======== Data ========

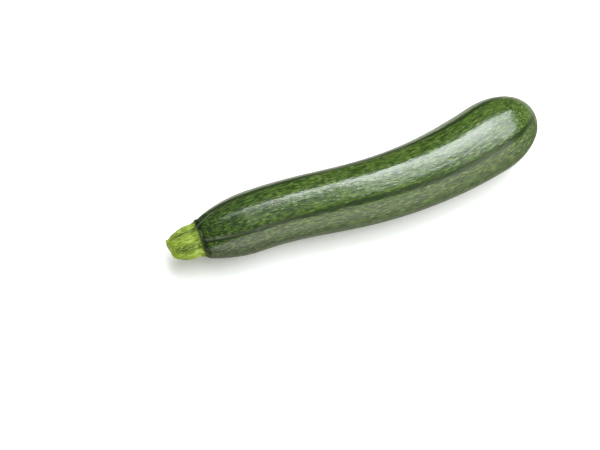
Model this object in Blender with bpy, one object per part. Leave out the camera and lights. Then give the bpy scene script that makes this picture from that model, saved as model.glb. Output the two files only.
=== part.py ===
"""A courgette as picked: the ribbed fruit and the stub of its stem, lying on its side.

Lengths are in metres and +Z is up. Each piece is first turned as a straight body along X, with x = 0 at the
seat where the stem meets the fruit: the fruit runs towards +X and the stem towards -X. Both are then bent
along the spine, which is a curve in the XY plane, and laid down so that the underside touches z = 0.
The origin is the middle of the footprint.
"""

import math

import bmesh
import bpy
from mathutils import Matrix, Vector
from mathutils.geometry import interpolate_bezier

# The spine in plan, from the seat to the blossom tip: a Bezier curve with one handle at each end.
FRUIT_SPAN = 0.2015
TIP_OFFSET = 0.0002
SEAT_HANDLE = (0.0680, 0.0098)
TIP_HANDLE = (0.0975, -0.0282)
SPINE_POINTS = 200

# The neck's crook: over its last stretch the spine swings aside, towards +Y, to meet the stem.
CROOK_LENGTH = 0.030
CROOK_SWING = 0.0028

# The fruit's outline, as mean radii about the spine.
SEAT_RADIUS = 0.0095
NECK_RADIUS = 0.0172
BELLY_RADIUS = 0.0209
TAPER_POWER = 1.6
SHOULDER_LENGTH = 0.0275
SHOULDER_POWER = 1.6
DOME_LENGTH = 0.030
DOME_POWER = 2.1

# The fruit's ribs. By the stem they are rounded lobes, which run out along the body. Every second groove
# goes on as a shallow furrow, and the body between the grooves is gently flattened into facets. One crest is
# RIB_TURN from the top of the fruit, measured towards +Y.
RIBS = 10
RIB_TURN = math.radians(-8)
NECK_RIB_HEIGHT = 0.0022
NECK_RIB_LENGTH = 0.006
NECK_FURROW_DEPTH = 0.0001
BODY_FURROW_DEPTH = 0.00012
FURROW_LENGTH = 0.035
FURROW_SHARPNESS = 8
CORNER_HEIGHT = 0.00012
FACET_HEIGHT = 0.00017
FACET_START = 0.016

# Past the neck the ribs are wider around WIDE_SIDE than opposite it, and they twist slowly to and fro.
WIDE_SIDE = math.radians(-8)
WIDENING = math.radians(8.4)
WIDENING_LENGTH = 0.025
TWIST_MEAN = math.radians(-2.5)
TWIST_SWING = math.radians(-3)
TWIST_START = 0.15
TWIST_PERIOD = 0.65

# Ribs and ridges run out within this distance of the axis, at both ends of the fruit and of the stem.
RIB_END_RADIUS = 0.005

# The scar that the blossom left at the tip.
SCAR_RADIUS = 0.0036
SCAR_DEPTH = 0.0006

# The stem, from its foot on the seat to the knife cut. Its radii are means between ridge and hollow.
STEM_LENGTH = 0.0181
STEM_RADIUS = 0.0090
FOOT_OVERHANG = 0.0009
FOOT_LENGTH = 0.0045
CUT_RADIUS = 0.0050
CUT_TAPER_LENGTH = 0.0105
CUT_TAPER_POWER = 1.35
STEM_RIDGES = 5
RIDGE_TURN = math.radians(3)
RIDGE_HEIGHT = 0.0018
RIDGE_SHARPNESS = 1.4
HOLLOW_SHARE = 0.42
STEM_BEND = math.radians(-7)
CUT_SLANT = math.radians(19)
CUT_LEAN = math.radians(8)

# How the pieces meet: the stem clears the fruit, and the fruit's own weight flattens its underside.
SEAT_GAP = 0.0003
UNDERSIDE_PRESS = 0.0004

# How finely the surfaces are divided.
FRUIT_SEGMENTS = 60
SHOULDER_RINGS = 12
BODY_RINGS = 16
DOME_RINGS = 12
STEM_SEGMENTS = 50
STEM_RINGS = 10

# Viewport materials.
SKIN_COLOUR = (0.055, 0.125, 0.028, 1.0)
STEM_COLOUR = (0.33, 0.46, 0.075, 1.0)


def clear_scene():
    for obj in list(bpy.data.objects):
        bpy.data.objects.remove(obj)


def plain_material(name, colour, roughness):
    material = bpy.data.materials.new(name)
    material.use_nodes = True
    shader = material.node_tree.nodes["Principled BSDF"]
    shader.inputs["Base Color"].default_value = colour
    shader.inputs["Roughness"].default_value = roughness
    shader.inputs["Metallic"].default_value = 0.0
    return material


class Spine:
    """The plan curve, read by distance along it. Before the seat it goes on as the stem's own arc."""

    def __init__(self):
        tip = Vector((FRUIT_SPAN, TIP_OFFSET, 0))
        knots = (Vector((0, 0, 0)), Vector((*SEAT_HANDLE, 0)), Vector((*TIP_HANDLE, 0)), tip)
        self.points = interpolate_bezier(*knots, SPINE_POINTS)
        for point in self.points:
            point.y += CROOK_SWING * max(0.0, 1 - point.x / CROOK_LENGTH) ** 2
        self.reached = [0.0]
        for a, b in zip(self.points, self.points[1:]):
            self.reached.append(self.reached[-1] + (b - a).length)
        self.length = self.reached[-1]

    def step_at(self, distance):
        """The index of the straight step of the curve that holds this distance."""
        step = 0
        while step < SPINE_POINTS - 2 and self.reached[step + 1] < distance:
            step += 1
        return step

    def at(self, distance):
        """The point of the curve at this distance from the seat, and the curve's heading there."""
        if distance < 0:
            turn = STEM_BEND * -distance / STEM_LENGTH
            middle = self.heading_of(0) + turn / 2
            back = Vector((math.cos(middle), math.sin(middle), 0)) * distance
            return self.points[0] + back, self.heading_of(0) + turn
        step = self.step_at(distance)
        a, b = self.points[step], self.points[step + 1]
        share = (distance - self.reached[step]) / (b - a).length
        before, after = self.heading_of(step), self.heading_of(min(step + 1, SPINE_POINTS - 2))
        return a.lerp(b, share), before + (after - before) * share

    def heading_of(self, step):
        along = self.points[step + 1] - self.points[step]
        return math.atan2(along.y, along.x)


def rounded(share, power):
    """A quarter of a superellipse: 0 at share 0, rising steeply, level at 1."""
    share = min(max(share, 0.0), 1.0)
    return (1 - (1 - share) ** power) ** (1 / power)


def body_radius(distance, length):
    """The fruit's radius without its rounded ends: it grows from the neck to the belly."""
    share = min(max(distance / (length - DOME_LENGTH), 0.0), 1.0)
    return NECK_RADIUS + (BELLY_RADIUS - NECK_RADIUS) * share**TAPER_POWER


def fruit_radius(distance, length):
    """The fruit's mean radius, with the shoulder by the stem and the dome at the blossom end."""
    radius = body_radius(distance, length)
    radius = SEAT_RADIUS + (radius - SEAT_RADIUS) * rounded(distance / SHOULDER_LENGTH, SHOULDER_POWER)
    return radius * rounded((length - distance) / DOME_LENGTH, DOME_POWER)


def rib_phase(angle, distance, length):
    """The angle as half turns from rib to rib: its cosine is 0 in every groove of the fruit."""
    grown_out = 1 - math.exp(-distance / WIDENING_LENGTH)
    twist = TWIST_MEAN + TWIST_SWING * math.cos(math.tau * (distance / length - TWIST_START) / TWIST_PERIOD)
    shift = RIB_TURN + grown_out * (twist + WIDENING * math.sin(angle - WIDE_SIDE))
    return RIBS / 2 * (angle - shift)


def rib_height(angle, distance, length):
    """How far the skin stands from the mean radius."""
    phase = rib_phase(angle, distance, length)
    lobe = NECK_RIB_HEIGHT * math.exp(-distance / NECK_RIB_LENGTH) * (abs(math.cos(phase)) - 2 / math.pi)
    furrow_depth = NECK_FURROW_DEPTH * math.exp(-distance / FURROW_LENGTH) + BODY_FURROW_DEPTH
    furrow = furrow_depth * max(0.0, -math.sin(phase)) ** FURROW_SHARPNESS
    facet = FACET_HEIGHT * (1 - math.exp(-distance / FACET_START)) * math.cos(2 * phase)
    from_tip = rounded((length - distance) / DOME_LENGTH, DOME_POWER)
    return (lobe - furrow - facet + CORNER_HEIGHT * math.sin(phase)) * from_tip**2


def stem_radius(distance):
    """The stem's mean radius at this distance from its foot: a flared foot, then a taper at the cut."""
    foot_radius = SEAT_RADIUS + FOOT_OVERHANG
    flare = (foot_radius - STEM_RADIUS) * max(0.0, 1 - distance / FOOT_LENGTH) ** 2
    from_cut = (STEM_LENGTH - distance) / CUT_TAPER_LENGTH
    return CUT_RADIUS + (STEM_RADIUS - CUT_RADIUS) * rounded(from_cut, CUT_TAPER_POWER) + flare


def ridge_height(angle, distance):
    """Five blunt ridges with a hollow between each two, shallower towards the cut."""
    wave = 0.5 + 0.5 * math.cos(STEM_RIDGES * (angle - RIDGE_TURN))
    height = RIDGE_HEIGHT * stem_radius(distance) / STEM_RADIUS
    return (wave**RIDGE_SHARPNESS - HOLLOW_SHARE) * height


def eased(count):
    """Shares from 0 to 1 that crowd together towards 0."""
    return [1 - math.cos(math.pi / 2 * k / count) for k in range(count + 1)]


def fruit_profile(length):
    """(x, radius) from the middle of the seat to the tip, with the blossom scar as a shallow dish."""
    body_end = length - DOME_LENGTH
    distances = [SHOULDER_LENGTH * share for share in eased(SHOULDER_RINGS)]
    step = (body_end - SHOULDER_LENGTH) / BODY_RINGS
    distances += [SHOULDER_LENGTH + step * k for k in range(1, BODY_RINGS)]
    distances += [length - DOME_LENGTH * share for share in reversed(eased(DOME_RINGS))]
    rim = [(d, fruit_radius(d, length)) for d in distances]
    rim = [(d, r) for d, r in rim if d < length / 2 or r > SCAR_RADIUS]
    dish = [(length - SCAR_DEPTH, SCAR_RADIUS / 2), (length - SCAR_DEPTH * 1.5, 0.0)]
    return [(0.0, 0.0), *rim, *dish]


def stem_profile():
    """(x, radius) from the middle of the foot to past the cut, which is made afterwards."""
    past = STEM_LENGTH + STEM_RADIUS * (abs(math.tan(CUT_SLANT)) + abs(math.tan(CUT_LEAN)))
    rings = [SEAT_GAP + (past - SEAT_GAP) * k / STEM_RINGS for k in range(STEM_RINGS + 1)]
    return [(-SEAT_GAP, 0.0), *[(-d, stem_radius(d)) for d in rings], (-past, 0.0)]


def turned(profile, segments):
    """A closed body of revolution about X: the profile is drawn once and spun right round."""
    bm = bmesh.new()
    line = [bm.verts.new((x, 0, radius)) for x, radius in profile]
    edges = [bm.edges.new(pair) for pair in zip(line, line[1:])]
    bmesh.ops.spin(
        bm,
        geom=line + edges,
        cent=(0, 0, 0),
        axis=(1, 0, 0),
        angle=2 * math.pi,
        steps=segments,
        use_merge=True,
    )
    bmesh.ops.remove_doubles(bm, verts=bm.verts, dist=1e-6)
    bmesh.ops.recalc_face_normals(bm, faces=bm.faces)
    return bm


def raise_ribs(bm, height_of):
    """Moves each vertex out from the X axis by height_of(angle, distance), less near the axis itself.
    The angle is 0 at the top and grows towards +Y, and the distance is from the seat, either way."""
    for vert in bm.verts:
        radius = math.hypot(vert.co.y, vert.co.z)
        if radius < 1e-6:
            continue
        angle = math.atan2(vert.co.y, vert.co.z)
        height = height_of(angle, abs(vert.co.x)) * min(1.0, radius / RIB_END_RADIUS)
        vert.co.y *= (radius + height) / radius
        vert.co.z *= (radius + height) / radius


def bend(bm, spine):
    """Bends the straight body along the spine, and lays it at the height of its own underside."""
    for vert in bm.verts:
        point, heading = spine.at(vert.co.x)
        rest_height = body_radius(vert.co.x, spine.length) - UNDERSIDE_PRESS
        side = Vector((-math.sin(heading), math.cos(heading), 0)) * vert.co.y
        vert.co = point + side + Vector((0, 0, rest_height + vert.co.z))


def press_flat(bm):
    """The strip that the fruit rests on: what would reach below the table is level with it."""
    for vert in bm.verts:
        vert.co.z = max(vert.co.z, 0.0)


def knife_cut(bm):
    """Cuts the straight stem off at CUT_SLANT in plan, leaning back by CUT_LEAN so that the cut shows
    from above, and closes the cut with one flat face."""
    level = math.cos(CUT_LEAN)
    facing = (-math.cos(CUT_SLANT) * level, -math.sin(CUT_SLANT) * level, math.sin(CUT_LEAN))
    made = bmesh.ops.bisect_plane(
        bm,
        geom=bm.verts[:] + bm.edges[:] + bm.faces[:],
        plane_co=(-STEM_LENGTH, 0, 0),
        plane_no=facing,
        clear_outer=True,
    )
    rim = [item for item in made["geom_cut"] if isinstance(item, bmesh.types.BMEdge)]
    bmesh.ops.contextual_create(bm, geom=rim)
    bmesh.ops.recalc_face_normals(bm, faces=bm.faces)


def piece(name, bm, material):
    mesh = bpy.data.meshes.new(name)
    bm.to_mesh(mesh)
    bm.free()
    mesh.materials.append(material)
    mesh.shade_smooth()
    mesh.set_sharp_from_angle(angle=math.radians(50))
    obj = bpy.data.objects.new(name, mesh)
    bpy.context.scene.collection.objects.link(obj)
    return obj


def make_fruit(spine):
    bm = turned(fruit_profile(spine.length), FRUIT_SEGMENTS)
    raise_ribs(bm, lambda angle, distance: rib_height(angle, distance, spine.length))
    bend(bm, spine)
    press_flat(bm)
    return piece("fruit", bm, plain_material("courgette_skin", SKIN_COLOUR, 0.3))


def make_stem(spine):
    bm = turned(stem_profile(), STEM_SEGMENTS)
    raise_ribs(bm, ridge_height)
    knife_cut(bm)
    bend(bm, spine)
    return piece("stem", bm, plain_material("stem_rind", STEM_COLOUR, 0.6))


def centre_on_footprint(objects):
    """Puts the origin in the middle of the whole footprint, on the table."""
    corners = [vert.co for obj in objects for vert in obj.data.vertices]
    middle = [(min(c[k] for c in corners) + max(c[k] for c in corners)) / 2 for k in range(2)]
    bottom = min(c.z for c in corners)
    for obj in objects:
        obj.data.transform(Matrix.Translation((-middle[0], -middle[1], -bottom)))


clear_scene()
courgette_spine = Spine()
centre_on_footprint([make_fruit(courgette_spine), make_stem(courgette_spine)])
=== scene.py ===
# %% [markdown]
# # A courgette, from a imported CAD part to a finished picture
#
# The object is a dark green courgette lying on its side, with the stub of its stem still on. The CAD part
# gives its size and its place. This lesson makes the same fruit again with far more surface: ribs, soft
# dents, a waxy skin with pale dashes, a fibrous stem and its knife cut.
#
# The part comes first, because every later position is read from its boxes.

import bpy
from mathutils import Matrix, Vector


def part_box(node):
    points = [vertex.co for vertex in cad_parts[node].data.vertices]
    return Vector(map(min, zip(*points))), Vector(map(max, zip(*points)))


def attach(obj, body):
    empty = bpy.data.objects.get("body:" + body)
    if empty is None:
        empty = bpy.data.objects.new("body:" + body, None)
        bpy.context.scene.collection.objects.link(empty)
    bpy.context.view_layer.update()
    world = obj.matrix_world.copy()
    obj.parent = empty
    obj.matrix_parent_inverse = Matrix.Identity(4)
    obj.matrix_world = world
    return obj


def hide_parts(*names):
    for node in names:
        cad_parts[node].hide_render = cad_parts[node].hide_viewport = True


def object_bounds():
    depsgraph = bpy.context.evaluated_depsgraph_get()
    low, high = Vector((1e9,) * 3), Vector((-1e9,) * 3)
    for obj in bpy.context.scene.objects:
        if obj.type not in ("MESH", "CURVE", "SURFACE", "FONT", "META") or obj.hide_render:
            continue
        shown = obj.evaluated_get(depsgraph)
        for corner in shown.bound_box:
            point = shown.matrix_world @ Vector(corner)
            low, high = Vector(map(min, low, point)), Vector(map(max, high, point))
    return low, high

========

> _Set task_
From the opening line of the data above through the line that contains "CROOK_SWING = 0.0028", please print each line as it stands and only those lines.

> _Exercise response_
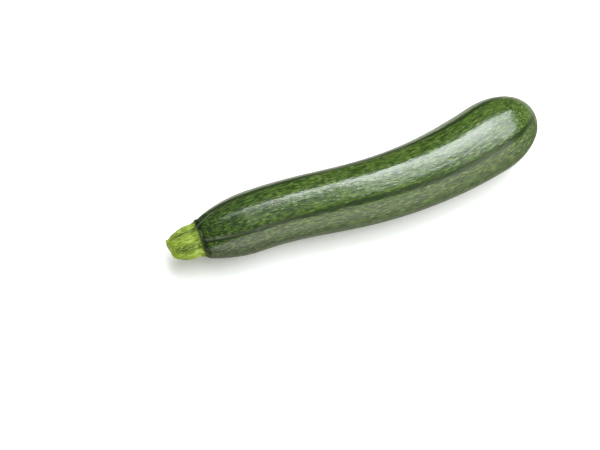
Model this object in Blender with bpy, one object per part. Leave out the camera and lights. Then give the bpy scene script that makes this picture from that model, saved as model.glb. Output the two files only.
=== part.py ===
"""A courgette as picked: the ribbed fruit and the stub of its stem, lying on its side.

Lengths are in metres and +Z is up. Each piece is first turned as a straight body along X, with x = 0 at the
seat where the stem meets the fruit: the fruit runs towards +X and the stem towards -X. Both are then bent
along the spine, which is a curve in the XY plane, and laid down so that the underside touches z = 0.
The origin is the middle of the footprint.
"""

import math

import bmesh
import bpy
from mathutils import Matrix, Vector
from mathutils.geometry import interpolate_bezier

# The spine in plan, from the seat to the blossom tip: a Bezier curve with one handle at each end.
FRUIT_SPAN = 0.2015
TIP_OFFSET = 0.0002
SEAT_HANDLE = (0.0680, 0.0098)
TIP_HANDLE = (0.0975, -0.0282)
SPINE_POINTS = 200

# The neck's crook: over its last stretch the spine swings aside, towards +Y, to meet the stem.
CROOK_LENGTH = 0.030
CROOK_SWING = 0.0028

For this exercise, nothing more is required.